The program, called the Margin Protection Program, or MPP, allows producers to protect their margin – the difference between the price of milk and the cost of feed – rather than supporting milk prices. Farmers will insure margins on a sliding scale, and must decide annually both how much of their milk production to cover and the level of margin they wish to protect.

NMPF developed the key elements of the plan after the catastrophic losses producers suffered in 2009 and again in 2012.

NMPF President and CEO Jim Mulhern called the launch of the new program a major step forward for the industry. “The Margin Protection Program is more flexible, comprehensive and equitable than any safety net program dairy farmers have had in the past,” Mulhern said. “It is truly risk management for the 21st century, and we strongly encourage farmers to invest in using it going forward.”

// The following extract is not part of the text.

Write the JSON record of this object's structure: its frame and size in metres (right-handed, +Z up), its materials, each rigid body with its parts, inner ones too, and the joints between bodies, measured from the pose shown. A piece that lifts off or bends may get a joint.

To help farmers familiarize themselves with the new program, NMPF has put summaries and other materials on its website and the related www.futurefordairy.com website, which is serving as a hub for information on the plan. Included are a spreadsheet with past trends in the margin and an online calculator that will allow farmers to enter their own pricing and production data to help them select insurance coverage levels. In addition, NMPF held a series of webinars on the new program.

Every farm producing milk commercially is eligible for the program. Sign-ups started at local Farm Service Agency offices September 2 and will continue for 13 weeks until Friday, Nov. 28. Farmers can register for coverage for the last four months of calendar year 2014, as well as for the entire year of 2015.

A $100 annual registration fee qualifies a farmer to receive free, basic margin insurance coverage. A premium is required at higher levels of margin coverage. Producers can cover from 25 percent to 90 percent of their production history in five percent increments and can insure their margin from $4 per hundredweight to $8 per hundredweight in 50-cent increments.

Premiums equal a producer’s production history, times the percentage of the production history they cover, multiplied by the premium rate for the level of coverage selected.

Initially, there are two options for paying premiums. Producers can either pay 100 percent at the time they sign up or they can pay 25 percent by February 1, 2015, and the remainder by June 1. NMPF is working with USDA to set up additional payment plans, including an option to pay through monthly milk check deductions.

In one important decision, USDA agreed with NMPF that lower premium rates will apply to the first 4 million pounds of annual production enrolled for every dairy operation. For 2014 and 2015, the lower rates on the first four million pounds of production will be further reduced by 25 percent.

Release of the new dairy program’s details capped five years of work by NMPF, the nation’s dairy cooperatives and other farm groups. “We applaud the U.S. Department of Agriculture on its hard work putting the final touches on the plan over the last six months,” said Mulhern.